### Given data

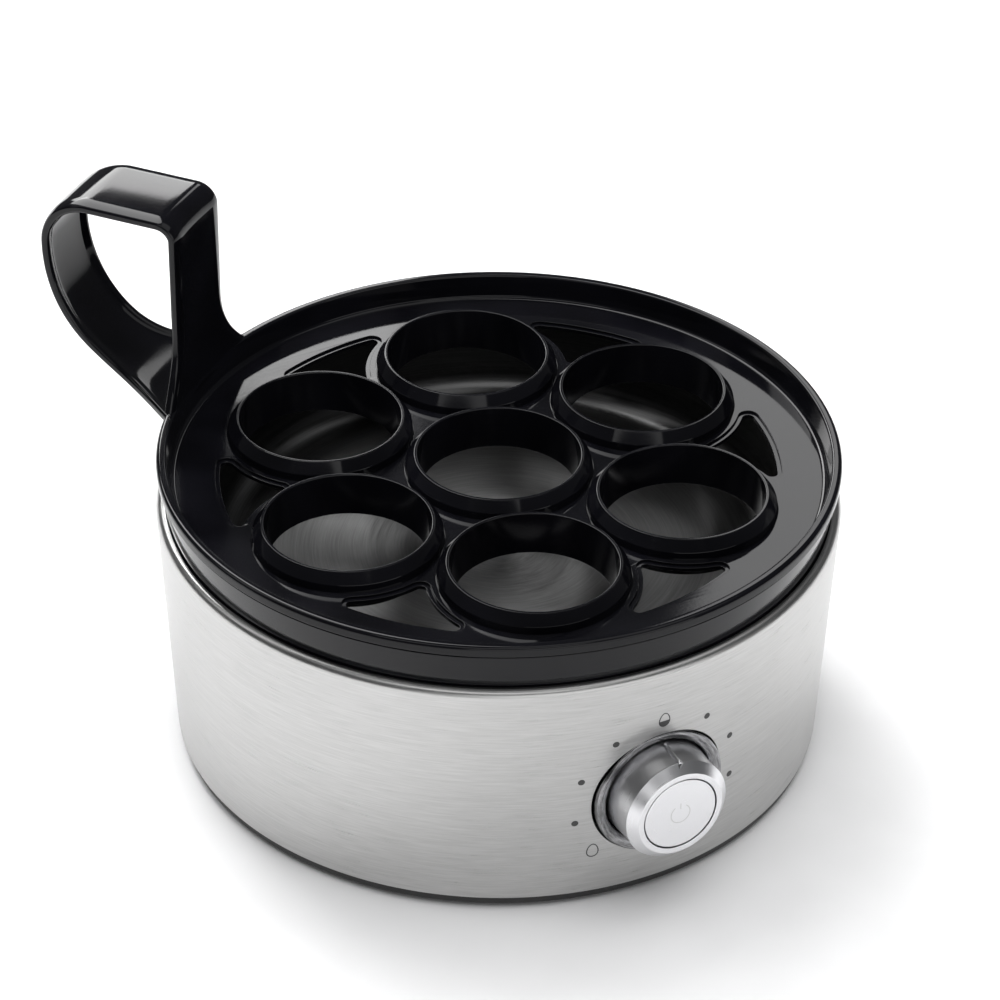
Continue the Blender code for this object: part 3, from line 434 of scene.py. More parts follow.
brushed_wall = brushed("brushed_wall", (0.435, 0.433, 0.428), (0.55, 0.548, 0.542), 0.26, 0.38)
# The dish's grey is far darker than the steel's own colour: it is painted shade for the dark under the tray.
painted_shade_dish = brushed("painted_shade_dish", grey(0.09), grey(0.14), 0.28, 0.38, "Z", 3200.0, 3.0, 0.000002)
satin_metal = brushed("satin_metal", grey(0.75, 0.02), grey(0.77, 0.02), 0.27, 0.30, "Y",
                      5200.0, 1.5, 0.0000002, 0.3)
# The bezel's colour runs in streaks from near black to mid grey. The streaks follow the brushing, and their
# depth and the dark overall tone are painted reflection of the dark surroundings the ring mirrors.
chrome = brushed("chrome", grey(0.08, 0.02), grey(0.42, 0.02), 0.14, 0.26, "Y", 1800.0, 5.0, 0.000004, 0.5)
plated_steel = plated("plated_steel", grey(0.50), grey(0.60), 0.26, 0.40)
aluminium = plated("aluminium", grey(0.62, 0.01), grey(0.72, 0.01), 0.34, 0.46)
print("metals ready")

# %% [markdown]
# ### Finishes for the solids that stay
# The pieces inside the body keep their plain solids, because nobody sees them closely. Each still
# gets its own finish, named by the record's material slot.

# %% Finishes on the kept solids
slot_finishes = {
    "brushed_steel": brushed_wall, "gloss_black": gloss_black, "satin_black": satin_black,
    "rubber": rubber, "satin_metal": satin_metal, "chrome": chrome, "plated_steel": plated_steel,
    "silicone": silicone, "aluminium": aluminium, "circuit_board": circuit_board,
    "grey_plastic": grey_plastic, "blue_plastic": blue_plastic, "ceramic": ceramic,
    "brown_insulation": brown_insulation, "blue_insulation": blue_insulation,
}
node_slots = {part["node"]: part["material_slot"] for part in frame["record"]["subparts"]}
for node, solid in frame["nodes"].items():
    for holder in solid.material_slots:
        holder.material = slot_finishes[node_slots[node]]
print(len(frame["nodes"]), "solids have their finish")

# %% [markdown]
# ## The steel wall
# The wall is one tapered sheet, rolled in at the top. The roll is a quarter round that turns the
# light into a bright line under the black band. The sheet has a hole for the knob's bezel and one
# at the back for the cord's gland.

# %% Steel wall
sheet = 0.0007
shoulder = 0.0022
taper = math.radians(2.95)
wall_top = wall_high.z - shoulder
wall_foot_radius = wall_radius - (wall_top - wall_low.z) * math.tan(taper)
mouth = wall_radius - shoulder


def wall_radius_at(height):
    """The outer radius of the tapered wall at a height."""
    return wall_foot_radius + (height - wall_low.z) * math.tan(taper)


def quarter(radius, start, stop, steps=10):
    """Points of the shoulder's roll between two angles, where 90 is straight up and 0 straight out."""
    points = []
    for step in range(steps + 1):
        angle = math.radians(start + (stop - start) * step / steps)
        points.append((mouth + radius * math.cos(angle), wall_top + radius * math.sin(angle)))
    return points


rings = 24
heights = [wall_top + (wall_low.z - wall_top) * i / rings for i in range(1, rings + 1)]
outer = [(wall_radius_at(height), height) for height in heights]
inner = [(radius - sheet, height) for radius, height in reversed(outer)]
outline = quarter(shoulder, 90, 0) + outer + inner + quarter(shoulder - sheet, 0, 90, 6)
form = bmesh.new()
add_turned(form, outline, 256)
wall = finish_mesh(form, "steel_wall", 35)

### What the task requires
Which lines contain "part"? Show each of them.

### Output of the exercise
Continue the Blender code for this object: part 3, from line 434 of scene.py. More parts follow.
node_slots = {part["node"]: part["material_slot"] for part in frame["record"]["subparts"]}